- **Exercise**:
Work out how many lines hold the string "materials". Give that number and nothing more.

** BEGIN Supplied entries **

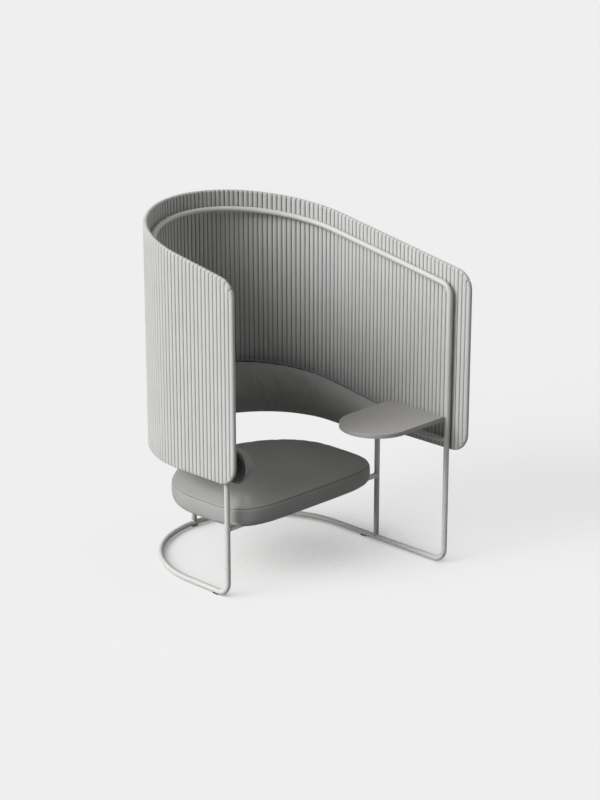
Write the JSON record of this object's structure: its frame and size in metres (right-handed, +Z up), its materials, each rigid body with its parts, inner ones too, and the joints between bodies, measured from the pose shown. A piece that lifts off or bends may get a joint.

** END Supplied entries **
** BEGIN Supplied entries **

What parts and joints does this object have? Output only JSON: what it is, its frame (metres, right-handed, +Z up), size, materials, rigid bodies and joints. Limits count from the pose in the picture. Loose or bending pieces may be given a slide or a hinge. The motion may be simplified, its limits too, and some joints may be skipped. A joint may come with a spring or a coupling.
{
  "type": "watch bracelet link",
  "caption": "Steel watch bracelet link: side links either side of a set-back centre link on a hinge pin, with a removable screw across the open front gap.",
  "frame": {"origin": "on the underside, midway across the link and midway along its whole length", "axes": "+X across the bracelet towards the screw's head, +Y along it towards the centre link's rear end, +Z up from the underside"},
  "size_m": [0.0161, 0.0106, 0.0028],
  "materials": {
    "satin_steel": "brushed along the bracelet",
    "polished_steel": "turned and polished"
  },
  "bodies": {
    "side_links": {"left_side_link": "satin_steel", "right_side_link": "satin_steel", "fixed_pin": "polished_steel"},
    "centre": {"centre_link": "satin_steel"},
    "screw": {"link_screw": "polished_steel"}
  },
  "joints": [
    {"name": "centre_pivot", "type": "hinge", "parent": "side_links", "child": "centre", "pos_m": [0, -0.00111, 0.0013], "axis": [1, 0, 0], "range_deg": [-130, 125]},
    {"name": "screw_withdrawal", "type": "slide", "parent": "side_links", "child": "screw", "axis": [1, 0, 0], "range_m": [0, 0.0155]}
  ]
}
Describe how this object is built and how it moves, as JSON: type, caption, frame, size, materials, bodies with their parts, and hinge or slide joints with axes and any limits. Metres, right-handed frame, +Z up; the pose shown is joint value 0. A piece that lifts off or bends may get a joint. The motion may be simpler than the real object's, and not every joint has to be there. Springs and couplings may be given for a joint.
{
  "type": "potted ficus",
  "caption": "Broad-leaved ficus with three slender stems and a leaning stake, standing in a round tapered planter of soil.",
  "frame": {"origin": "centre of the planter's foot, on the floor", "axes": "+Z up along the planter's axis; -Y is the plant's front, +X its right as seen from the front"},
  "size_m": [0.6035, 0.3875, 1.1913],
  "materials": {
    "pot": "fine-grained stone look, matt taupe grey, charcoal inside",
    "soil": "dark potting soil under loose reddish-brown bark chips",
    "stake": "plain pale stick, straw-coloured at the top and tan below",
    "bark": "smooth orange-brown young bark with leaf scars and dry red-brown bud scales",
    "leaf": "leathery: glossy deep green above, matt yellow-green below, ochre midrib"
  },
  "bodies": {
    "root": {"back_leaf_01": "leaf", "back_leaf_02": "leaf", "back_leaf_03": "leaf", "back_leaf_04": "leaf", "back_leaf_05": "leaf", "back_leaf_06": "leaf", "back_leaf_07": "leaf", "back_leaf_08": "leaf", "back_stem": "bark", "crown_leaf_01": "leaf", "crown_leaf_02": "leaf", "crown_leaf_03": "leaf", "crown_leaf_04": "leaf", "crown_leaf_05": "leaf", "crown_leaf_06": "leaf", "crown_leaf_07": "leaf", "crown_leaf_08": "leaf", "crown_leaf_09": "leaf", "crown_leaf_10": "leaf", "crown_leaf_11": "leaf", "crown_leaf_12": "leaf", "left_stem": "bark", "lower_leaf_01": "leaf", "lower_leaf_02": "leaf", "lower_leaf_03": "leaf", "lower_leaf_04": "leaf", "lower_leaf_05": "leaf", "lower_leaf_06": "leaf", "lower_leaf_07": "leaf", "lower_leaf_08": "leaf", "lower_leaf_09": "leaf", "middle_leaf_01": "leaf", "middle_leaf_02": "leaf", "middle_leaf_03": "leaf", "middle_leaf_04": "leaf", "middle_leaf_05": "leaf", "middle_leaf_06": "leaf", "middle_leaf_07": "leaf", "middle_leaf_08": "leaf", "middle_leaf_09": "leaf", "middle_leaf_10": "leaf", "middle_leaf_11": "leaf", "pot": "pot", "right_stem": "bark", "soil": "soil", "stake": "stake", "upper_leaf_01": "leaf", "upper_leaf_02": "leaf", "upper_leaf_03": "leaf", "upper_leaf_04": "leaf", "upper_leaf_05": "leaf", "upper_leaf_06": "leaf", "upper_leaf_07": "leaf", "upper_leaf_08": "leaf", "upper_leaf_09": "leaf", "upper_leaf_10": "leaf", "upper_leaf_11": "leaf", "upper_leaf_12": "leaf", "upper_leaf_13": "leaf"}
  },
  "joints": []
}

** END Supplied entries **

- **Worked solution**:
5